L’accent a été mis sur l’importance de définir les Indicateurs de Performance Énergétique (IPE) dès le début. La Cartonnerie Gondardennes, certifiée ISO 50001, a partagé son retour d’expérience : un suivi manuel couplé à une analyse croisée des données de production issues de l’ERP a permis d’identifier des dérives machine par machine et d’objectiver les résultats des actions engagées. Elle a également souligné l’enjeu de la fiabilisation des données, en lien avec la typologie des compteurs (radio ou filaire).
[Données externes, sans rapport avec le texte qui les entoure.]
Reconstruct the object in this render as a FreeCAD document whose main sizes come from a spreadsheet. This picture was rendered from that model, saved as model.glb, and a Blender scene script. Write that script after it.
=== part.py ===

CNH a insisté sur les enjeux du bon dimensionnement des compteurs gaz et de leur installation adaptée, en lien avec les usages observés.
Enfin, GRDF a présenté les possibilités de remontée en temps réel des données de consommation gaz grâce à l’installation d’une sortie impulsionnelle, pour 100,75€ HT, sans remplacement du compteur (pour les débits maximum de 16m3/h). Les données horaires sont également mises à disposition sur l’espace GRDF.
Cette table ronde a mis en avant le fait que le plan de mesurage (désormais obligatoire) est avant tout stratégique. Il constitue une opportunité pour piloter l’énergie, structurer la performance et construire une trajectoire bas carbone solide.
« On ne gère que ce que l’on mesure ! »
Nouvelle donne pour les bureaux d’études : vers une certification des auditeurs
Avec la refonte du cadre réglementaire, le rôle des bureaux d’études et des prestataires d’audits énergétiques est également redéfini.
L’actuel système de qualification individuelle des auditeurs sera progressivement remplacé par une certification du processus de réalisation des audits, basée sur la norme ISO 17065. Cette nouvelle certification portera sur la qualité méthodologique de la prestation, l’indépendance des auditeurs, la traçabilité des données et la compétence des équipes.
Un référentiel détaillé est en cours de finalisation, avec des exigences nouvelles sur les moyens techniques, les ratios encadrement/auditeurs et la gestion des conflits d’intérêts. Ce virage vise à renforcer la fiabilité et la comparabilité des audits, et à garantir aux entreprises des livrables opérationnels, exploitables et conformes aux exigences croissantes du cadre européen.